Tuesday, February 2, 2010

How to ask (and answer) a question

Asker (1): Heys, is the requirement that the service provider 'client' part be in a wsgi module?
Asker (2): I've got my test stuff running in a tornado instance simply for ease of development (dont have to setup/configure apache... simple yes, but still dont have to do it)
Answerer (1): i want to wrap wsgi things with it, in a wsgi serving framework -- sounds like it'd be a wsgi middleware of some sort
Answerer (2): tornado is completely different
Answerer (3): we're not gonna redo everything to use tornado
Answerer (4): you don't need apache for anything
Asker (3): ok, that's why I was asking


So the above is a recent q/a session that took place a few moments ago in the real world. There are a number of problems with this q/a session. We'll start with the asker first.

Asker line 1 is fine. It asks the question 'is it a requirement that something be done in a certain way'. Asker line 2 is trouble. It's adding potentially confusing details to the question which the answerer has to evaluate and determine if to ignore it or not.
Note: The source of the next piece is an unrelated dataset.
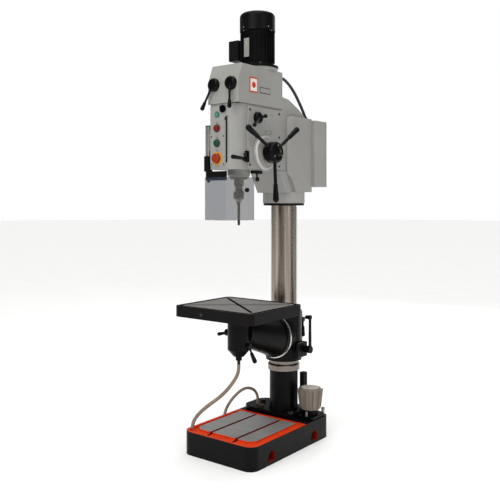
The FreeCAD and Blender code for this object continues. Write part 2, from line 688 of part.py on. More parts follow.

Answerer line 1 is a perfect answer to line 1, but as we can see in answerer line 2, the answerer picked up on details in asker line 2 which were extraneous to the actual answer. This is common for people who are very detail oriented and don't let needless details slide. In doing this though, answerer is now making assumptions about asker and briefly discussing Tornado and Apache, which the asker didn't ask about. This is even more of an issue on the internet and potential flame bait when it comes to online discussions since asker can become annoyed that the answerer has assumed that asker doesn't know what tornado is or what apache is needed or not needed for and respond with inflammatory comments such as 'that wasnt what I asked, asshole' or some such.

This simple example illustrates the reason that brevity is not only the soul of wit, but the key to good communication. Ask simple questions, give simple answers, ignore needless details when required (either answering or asking).